The gardens at the rear grew vegetables to supplement their needs. Flowers required valuable land and would not have been a priority for most.


The toilet facilities were separate, usually within a small building at the bottom of the vegetable garden. Although freezing cold in winter, the remote ‘privy’ ensured that unwanted smells and vermin were kept away from the house. There was usually a large tub containing earth. Soil men took away the contents on horse drawn carts.


The view South from New Row is excellent. This next photo, posted in 1907, however, looks to the village from the South. With Forest Road in the foreground, New Row can clearly be seen on the hill side, with St Michael's Church spire to the right. Note the absence of other buildings between Hill Side and Forest Road.



To finish off out tour of this part of the village, we now walk down the stone steps (or back down the road) to Queen Street.


The aptly named Three Gables on Queen St was once one of three or four bakeries in the village, this one run by the Dilks family. The stone above the door reads 'T.T.P 1879'. This older photo provides a good view.



Towards the end of this short street, before the static home park, is Quarry House, now a private house. Our interest, however, is that it was formerly the Quarryman's Arms. The original cottages date from the early 1700’s and had many uses before becoming a pub. The Inn was licensed as a beer house, so could only sell beer - not wines or spirits.
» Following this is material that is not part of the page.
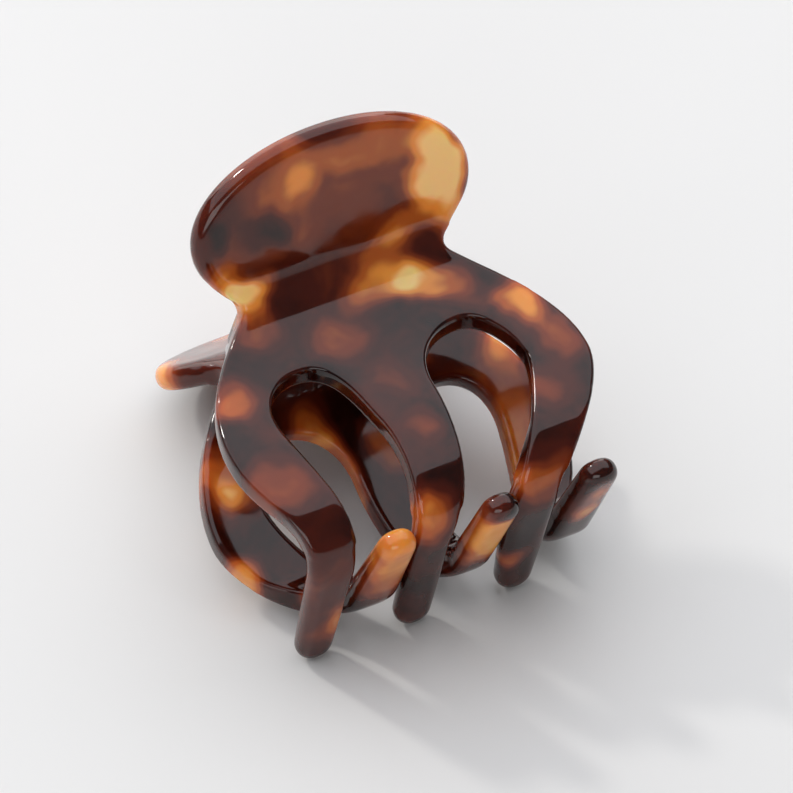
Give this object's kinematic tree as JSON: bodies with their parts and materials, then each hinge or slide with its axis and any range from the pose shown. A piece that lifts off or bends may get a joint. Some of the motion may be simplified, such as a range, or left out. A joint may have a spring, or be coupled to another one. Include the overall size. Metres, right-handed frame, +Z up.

The earliest record we have found is Thomas Gregory recorded as the beer house keeper in the Wrights Directory of 1888. However, he was probably running a beer house there in 1880. Marston's (later Marston, Thompson and Evershed) purchased the Inn in 1900 and owned it until closure in 1956.


The landlord Arthur Gibson in the photo arrived in the years leading up to 1911, when he was aged 44. He left between 1932 and 1939. By 1939, Edward Wapples was the landlord, as shown on the 1939 Register.


At the end of the street, the footpath known as The Pieces leads down to Forest Road.